DIRECTIVE: Begin with the line that contains "Continue the FreeCAD" and end with the line that contains "RIM_SHADE_RIGHT = 0.08", transcribing exactly each line in that stretch and no other.

Object modeling scripts:
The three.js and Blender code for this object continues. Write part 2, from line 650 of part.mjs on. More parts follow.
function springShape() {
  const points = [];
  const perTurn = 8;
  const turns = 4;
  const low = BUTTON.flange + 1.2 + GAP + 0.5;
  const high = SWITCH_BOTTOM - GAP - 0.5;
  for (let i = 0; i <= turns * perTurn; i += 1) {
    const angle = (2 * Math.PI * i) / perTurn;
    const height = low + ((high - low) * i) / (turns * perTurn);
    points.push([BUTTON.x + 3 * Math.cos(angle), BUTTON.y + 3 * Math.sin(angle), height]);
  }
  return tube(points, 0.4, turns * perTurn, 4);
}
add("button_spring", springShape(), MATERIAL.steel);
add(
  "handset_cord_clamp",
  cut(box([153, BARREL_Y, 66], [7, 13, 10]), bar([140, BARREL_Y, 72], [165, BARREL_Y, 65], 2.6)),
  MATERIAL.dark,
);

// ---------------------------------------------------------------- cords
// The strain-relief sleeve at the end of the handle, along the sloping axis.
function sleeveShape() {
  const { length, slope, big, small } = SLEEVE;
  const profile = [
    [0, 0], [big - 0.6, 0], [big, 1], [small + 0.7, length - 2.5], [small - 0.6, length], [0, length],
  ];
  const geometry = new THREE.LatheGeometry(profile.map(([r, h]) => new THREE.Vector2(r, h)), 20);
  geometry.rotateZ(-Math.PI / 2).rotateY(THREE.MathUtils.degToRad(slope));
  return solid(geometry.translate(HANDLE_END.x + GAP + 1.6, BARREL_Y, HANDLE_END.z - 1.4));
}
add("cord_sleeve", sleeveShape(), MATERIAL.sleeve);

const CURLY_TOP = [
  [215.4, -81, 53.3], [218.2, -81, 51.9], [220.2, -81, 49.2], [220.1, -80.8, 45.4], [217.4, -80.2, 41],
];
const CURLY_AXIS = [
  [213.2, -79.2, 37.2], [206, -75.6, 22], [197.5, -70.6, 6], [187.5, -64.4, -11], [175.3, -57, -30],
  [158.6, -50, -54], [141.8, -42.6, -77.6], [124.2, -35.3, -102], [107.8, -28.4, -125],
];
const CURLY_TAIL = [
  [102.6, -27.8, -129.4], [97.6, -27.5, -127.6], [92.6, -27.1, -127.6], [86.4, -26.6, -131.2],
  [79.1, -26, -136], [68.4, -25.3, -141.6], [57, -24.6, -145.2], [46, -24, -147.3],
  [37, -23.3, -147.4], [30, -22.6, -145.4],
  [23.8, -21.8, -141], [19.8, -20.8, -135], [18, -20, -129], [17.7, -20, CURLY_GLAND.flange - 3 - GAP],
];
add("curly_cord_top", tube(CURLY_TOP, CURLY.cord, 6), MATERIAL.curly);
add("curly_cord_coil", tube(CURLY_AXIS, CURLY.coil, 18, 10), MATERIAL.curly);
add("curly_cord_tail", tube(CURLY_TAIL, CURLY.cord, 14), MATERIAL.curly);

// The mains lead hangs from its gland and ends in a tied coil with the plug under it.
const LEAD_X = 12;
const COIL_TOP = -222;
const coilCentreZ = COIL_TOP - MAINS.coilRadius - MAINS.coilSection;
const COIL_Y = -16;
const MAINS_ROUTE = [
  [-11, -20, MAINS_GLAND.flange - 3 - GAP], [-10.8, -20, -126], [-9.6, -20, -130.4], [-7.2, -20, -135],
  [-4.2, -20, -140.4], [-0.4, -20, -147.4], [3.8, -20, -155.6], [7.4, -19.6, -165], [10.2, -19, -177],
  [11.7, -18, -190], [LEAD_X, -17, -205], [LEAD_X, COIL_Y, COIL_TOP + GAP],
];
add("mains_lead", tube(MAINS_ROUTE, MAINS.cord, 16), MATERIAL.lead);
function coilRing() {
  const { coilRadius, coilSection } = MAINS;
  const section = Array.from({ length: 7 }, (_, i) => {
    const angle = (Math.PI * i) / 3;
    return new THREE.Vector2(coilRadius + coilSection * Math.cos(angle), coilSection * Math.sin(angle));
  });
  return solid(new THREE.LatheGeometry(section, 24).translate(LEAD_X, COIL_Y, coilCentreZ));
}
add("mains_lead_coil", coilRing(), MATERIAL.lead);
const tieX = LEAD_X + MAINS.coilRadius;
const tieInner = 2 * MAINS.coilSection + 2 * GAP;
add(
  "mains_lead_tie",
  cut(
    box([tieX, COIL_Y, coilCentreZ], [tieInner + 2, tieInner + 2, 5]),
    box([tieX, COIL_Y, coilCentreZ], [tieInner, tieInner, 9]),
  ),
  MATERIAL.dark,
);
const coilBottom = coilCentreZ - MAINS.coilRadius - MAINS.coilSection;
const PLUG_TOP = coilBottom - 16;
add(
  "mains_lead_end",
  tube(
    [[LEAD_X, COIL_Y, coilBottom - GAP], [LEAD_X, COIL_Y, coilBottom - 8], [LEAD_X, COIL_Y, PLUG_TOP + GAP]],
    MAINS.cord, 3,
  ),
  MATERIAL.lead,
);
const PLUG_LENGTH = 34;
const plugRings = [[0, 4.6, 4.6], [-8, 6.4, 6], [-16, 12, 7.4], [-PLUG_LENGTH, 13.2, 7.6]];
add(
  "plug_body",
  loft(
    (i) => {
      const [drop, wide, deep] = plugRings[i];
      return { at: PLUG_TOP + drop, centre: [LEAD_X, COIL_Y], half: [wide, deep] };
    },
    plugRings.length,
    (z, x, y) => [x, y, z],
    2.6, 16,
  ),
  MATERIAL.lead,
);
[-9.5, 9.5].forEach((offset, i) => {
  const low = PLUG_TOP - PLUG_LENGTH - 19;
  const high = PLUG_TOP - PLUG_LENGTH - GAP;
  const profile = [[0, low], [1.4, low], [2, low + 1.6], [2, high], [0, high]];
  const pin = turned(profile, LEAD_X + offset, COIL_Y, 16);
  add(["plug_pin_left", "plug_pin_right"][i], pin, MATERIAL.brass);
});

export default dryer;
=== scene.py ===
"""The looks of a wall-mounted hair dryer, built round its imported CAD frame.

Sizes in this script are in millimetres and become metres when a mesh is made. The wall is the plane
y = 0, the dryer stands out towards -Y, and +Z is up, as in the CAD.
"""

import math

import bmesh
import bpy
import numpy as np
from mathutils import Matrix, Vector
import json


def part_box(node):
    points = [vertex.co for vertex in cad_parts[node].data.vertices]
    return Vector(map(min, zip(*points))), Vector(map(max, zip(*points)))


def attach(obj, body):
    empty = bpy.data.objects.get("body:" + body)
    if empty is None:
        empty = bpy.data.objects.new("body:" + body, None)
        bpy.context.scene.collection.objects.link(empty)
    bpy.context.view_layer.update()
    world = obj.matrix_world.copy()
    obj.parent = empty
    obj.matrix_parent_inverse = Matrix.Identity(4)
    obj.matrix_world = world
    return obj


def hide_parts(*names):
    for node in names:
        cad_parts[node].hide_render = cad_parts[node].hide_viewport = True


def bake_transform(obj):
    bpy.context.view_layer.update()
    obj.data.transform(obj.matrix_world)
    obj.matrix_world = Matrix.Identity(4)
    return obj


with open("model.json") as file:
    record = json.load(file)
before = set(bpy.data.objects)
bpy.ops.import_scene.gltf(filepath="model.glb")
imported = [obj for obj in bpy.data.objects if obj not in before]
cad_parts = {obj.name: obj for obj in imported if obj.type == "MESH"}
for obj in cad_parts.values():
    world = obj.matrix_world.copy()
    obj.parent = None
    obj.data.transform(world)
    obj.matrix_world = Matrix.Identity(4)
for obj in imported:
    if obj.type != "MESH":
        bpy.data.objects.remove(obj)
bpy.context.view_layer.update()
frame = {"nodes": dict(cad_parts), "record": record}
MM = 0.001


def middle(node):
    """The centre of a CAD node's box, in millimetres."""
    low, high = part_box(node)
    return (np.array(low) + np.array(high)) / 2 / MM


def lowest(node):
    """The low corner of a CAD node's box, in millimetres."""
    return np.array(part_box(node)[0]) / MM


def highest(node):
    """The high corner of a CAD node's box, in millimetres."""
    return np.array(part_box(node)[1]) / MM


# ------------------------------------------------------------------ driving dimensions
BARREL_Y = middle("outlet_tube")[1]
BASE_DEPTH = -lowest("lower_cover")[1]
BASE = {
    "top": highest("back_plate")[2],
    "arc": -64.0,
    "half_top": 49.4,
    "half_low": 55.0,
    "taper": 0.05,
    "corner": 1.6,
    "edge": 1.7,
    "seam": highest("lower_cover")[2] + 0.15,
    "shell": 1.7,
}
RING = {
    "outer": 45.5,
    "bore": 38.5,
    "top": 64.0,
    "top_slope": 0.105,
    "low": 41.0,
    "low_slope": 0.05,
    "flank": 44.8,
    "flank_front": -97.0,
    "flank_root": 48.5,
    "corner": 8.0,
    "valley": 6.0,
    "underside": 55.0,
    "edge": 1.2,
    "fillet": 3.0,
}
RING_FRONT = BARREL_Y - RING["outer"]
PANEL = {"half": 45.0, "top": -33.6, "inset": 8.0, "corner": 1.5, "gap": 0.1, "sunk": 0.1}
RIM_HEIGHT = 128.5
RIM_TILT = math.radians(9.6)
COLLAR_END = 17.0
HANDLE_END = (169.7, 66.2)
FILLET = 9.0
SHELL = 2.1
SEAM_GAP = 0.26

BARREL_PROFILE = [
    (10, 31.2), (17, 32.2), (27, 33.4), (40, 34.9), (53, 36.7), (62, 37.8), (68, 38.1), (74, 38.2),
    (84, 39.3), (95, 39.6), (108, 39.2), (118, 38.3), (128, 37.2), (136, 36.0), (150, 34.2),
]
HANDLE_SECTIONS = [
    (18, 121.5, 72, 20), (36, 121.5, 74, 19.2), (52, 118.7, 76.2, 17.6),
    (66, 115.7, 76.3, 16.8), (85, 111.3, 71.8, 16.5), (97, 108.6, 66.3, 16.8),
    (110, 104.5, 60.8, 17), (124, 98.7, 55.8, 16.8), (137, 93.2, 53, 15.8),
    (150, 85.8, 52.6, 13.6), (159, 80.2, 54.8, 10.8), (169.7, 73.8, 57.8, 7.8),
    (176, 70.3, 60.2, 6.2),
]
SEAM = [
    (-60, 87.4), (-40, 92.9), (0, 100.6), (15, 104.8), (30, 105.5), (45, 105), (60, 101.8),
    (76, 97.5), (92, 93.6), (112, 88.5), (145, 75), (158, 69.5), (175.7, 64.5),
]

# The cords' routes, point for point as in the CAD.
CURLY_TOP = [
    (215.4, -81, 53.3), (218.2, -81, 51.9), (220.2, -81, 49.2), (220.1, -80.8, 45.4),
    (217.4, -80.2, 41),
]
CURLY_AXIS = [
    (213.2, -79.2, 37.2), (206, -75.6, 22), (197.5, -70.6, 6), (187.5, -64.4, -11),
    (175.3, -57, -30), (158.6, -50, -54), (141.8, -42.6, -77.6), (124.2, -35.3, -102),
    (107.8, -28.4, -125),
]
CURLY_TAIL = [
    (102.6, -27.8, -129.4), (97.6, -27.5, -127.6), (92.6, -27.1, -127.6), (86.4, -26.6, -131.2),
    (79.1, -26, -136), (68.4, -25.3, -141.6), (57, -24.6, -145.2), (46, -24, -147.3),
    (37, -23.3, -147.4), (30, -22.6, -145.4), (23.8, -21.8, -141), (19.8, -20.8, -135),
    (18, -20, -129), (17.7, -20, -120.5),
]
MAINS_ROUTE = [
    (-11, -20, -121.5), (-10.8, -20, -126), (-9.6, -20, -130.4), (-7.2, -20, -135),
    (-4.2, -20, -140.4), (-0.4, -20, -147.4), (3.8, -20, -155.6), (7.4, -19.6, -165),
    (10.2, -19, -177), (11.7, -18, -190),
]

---

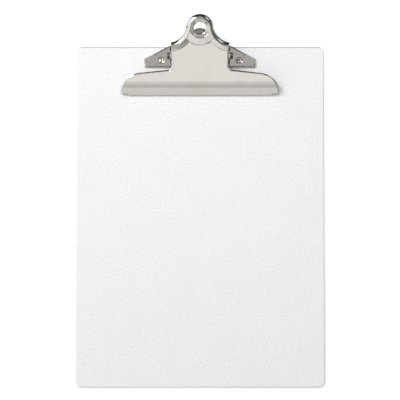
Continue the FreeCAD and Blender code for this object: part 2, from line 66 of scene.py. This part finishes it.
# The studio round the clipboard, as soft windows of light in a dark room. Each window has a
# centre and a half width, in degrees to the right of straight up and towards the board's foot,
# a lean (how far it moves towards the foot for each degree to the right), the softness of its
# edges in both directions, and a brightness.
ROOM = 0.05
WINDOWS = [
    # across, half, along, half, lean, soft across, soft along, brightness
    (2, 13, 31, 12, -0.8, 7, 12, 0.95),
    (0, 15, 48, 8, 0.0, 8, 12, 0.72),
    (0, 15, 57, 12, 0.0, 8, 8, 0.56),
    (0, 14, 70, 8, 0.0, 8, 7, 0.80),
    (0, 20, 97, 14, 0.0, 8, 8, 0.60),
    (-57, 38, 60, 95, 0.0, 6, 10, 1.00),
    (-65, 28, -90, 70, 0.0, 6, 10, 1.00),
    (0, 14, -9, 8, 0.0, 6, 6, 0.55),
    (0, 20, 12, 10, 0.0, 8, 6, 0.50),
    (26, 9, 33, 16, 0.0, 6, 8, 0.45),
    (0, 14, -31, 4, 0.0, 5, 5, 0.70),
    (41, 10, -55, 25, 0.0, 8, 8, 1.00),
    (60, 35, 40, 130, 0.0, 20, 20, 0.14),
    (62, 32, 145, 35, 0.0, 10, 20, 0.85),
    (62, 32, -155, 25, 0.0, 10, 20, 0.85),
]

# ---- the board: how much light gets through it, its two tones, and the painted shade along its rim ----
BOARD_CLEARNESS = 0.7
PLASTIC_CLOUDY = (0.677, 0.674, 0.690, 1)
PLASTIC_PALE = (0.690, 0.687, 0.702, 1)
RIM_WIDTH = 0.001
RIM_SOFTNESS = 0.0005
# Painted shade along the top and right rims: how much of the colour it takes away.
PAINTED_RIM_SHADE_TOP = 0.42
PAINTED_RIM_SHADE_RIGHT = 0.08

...

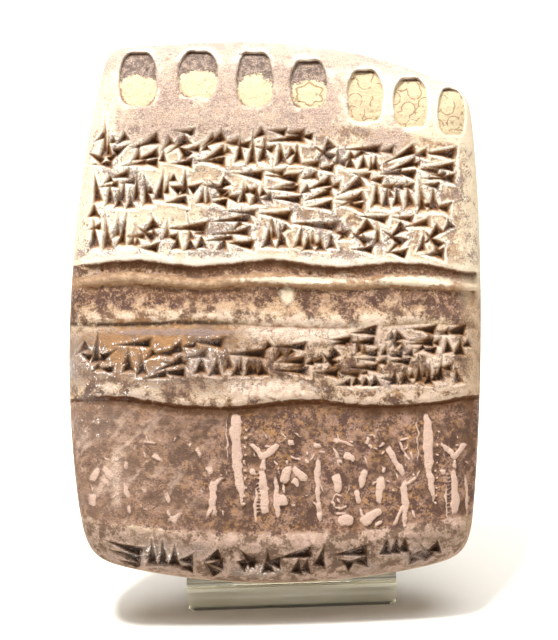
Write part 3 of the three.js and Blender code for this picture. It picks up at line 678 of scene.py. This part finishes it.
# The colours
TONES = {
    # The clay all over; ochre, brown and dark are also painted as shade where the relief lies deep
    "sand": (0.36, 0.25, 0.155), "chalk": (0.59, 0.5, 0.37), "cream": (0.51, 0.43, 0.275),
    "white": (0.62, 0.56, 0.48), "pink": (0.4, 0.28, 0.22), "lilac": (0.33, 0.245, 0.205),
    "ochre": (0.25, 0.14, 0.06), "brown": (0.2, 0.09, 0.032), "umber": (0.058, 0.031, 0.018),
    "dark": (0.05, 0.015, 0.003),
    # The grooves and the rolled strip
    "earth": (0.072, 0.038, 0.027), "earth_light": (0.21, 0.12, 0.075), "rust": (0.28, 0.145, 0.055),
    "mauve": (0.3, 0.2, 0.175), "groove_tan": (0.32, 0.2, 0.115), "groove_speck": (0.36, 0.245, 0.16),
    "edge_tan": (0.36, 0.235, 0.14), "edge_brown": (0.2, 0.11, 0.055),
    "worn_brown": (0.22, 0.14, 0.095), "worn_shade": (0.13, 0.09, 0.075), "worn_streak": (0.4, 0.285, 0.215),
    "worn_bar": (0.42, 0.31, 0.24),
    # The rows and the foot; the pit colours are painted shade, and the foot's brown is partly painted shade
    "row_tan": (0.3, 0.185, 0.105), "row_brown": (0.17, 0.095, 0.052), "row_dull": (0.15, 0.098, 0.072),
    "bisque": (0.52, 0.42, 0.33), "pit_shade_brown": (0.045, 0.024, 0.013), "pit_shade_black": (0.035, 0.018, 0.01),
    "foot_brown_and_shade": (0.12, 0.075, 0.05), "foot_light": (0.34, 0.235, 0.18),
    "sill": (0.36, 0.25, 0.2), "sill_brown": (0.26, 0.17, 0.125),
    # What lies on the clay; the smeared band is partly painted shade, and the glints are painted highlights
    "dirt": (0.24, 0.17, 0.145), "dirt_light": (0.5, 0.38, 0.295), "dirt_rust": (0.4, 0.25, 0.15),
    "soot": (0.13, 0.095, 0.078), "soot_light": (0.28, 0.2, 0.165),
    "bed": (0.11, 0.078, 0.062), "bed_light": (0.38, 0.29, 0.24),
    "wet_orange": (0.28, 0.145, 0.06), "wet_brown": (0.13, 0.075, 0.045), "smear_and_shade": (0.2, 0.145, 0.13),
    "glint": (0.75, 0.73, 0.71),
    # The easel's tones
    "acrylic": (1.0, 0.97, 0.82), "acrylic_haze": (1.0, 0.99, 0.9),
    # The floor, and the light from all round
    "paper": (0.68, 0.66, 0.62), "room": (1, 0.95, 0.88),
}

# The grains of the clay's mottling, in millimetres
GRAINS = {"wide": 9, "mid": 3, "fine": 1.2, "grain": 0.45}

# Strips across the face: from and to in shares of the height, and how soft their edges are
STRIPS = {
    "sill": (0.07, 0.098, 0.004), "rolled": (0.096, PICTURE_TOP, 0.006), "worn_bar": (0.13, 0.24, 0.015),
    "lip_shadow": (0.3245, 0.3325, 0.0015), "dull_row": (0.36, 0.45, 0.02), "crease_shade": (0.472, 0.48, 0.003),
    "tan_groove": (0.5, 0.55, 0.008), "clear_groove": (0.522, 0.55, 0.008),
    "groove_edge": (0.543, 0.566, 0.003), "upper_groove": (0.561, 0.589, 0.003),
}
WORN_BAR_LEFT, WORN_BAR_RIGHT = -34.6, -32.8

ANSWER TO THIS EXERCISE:
Continue the FreeCAD and Blender code for this object: part 2, from line 66 of scene.py. This part finishes it.
# The studio round the clipboard, as soft windows of light in a dark room. Each window has a
# centre and a half width, in degrees to the right of straight up and towards the board's foot,
# a lean (how far it moves towards the foot for each degree to the right), the softness of its
# edges in both directions, and a brightness.
ROOM = 0.05
WINDOWS = [
    # across, half, along, half, lean, soft across, soft along, brightness
    (2, 13, 31, 12, -0.8, 7, 12, 0.95),
    (0, 15, 48, 8, 0.0, 8, 12, 0.72),
    (0, 15, 57, 12, 0.0, 8, 8, 0.56),
    (0, 14, 70, 8, 0.0, 8, 7, 0.80),
    (0, 20, 97, 14, 0.0, 8, 8, 0.60),
    (-57, 38, 60, 95, 0.0, 6, 10, 1.00),
    (-65, 28, -90, 70, 0.0, 6, 10, 1.00),
    (0, 14, -9, 8, 0.0, 6, 6, 0.55),
    (0, 20, 12, 10, 0.0, 8, 6, 0.50),
    (26, 9, 33, 16, 0.0, 6, 8, 0.45),
    (0, 14, -31, 4, 0.0, 5, 5, 0.70),
    (41, 10, -55, 25, 0.0, 8, 8, 1.00),
    (60, 35, 40, 130, 0.0, 20, 20, 0.14),
    (62, 32, 145, 35, 0.0, 10, 20, 0.85),
    (62, 32, -155, 25, 0.0, 10, 20, 0.85),
]

# ---- the board: how much light gets through it, its two tones, and the painted shade along its rim ----
BOARD_CLEARNESS = 0.7
PLASTIC_CLOUDY = (0.677, 0.674, 0.690, 1)
PLASTIC_PALE = (0.690, 0.687, 0.702, 1)
RIM_WIDTH = 0.001
RIM_SOFTNESS = 0.0005
# Painted shade along the top and right rims: how much of the colour it takes away.
PAINTED_RIM_SHADE_TOP = 0.42
PAINTED_RIM_SHADE_RIGHT = 0.08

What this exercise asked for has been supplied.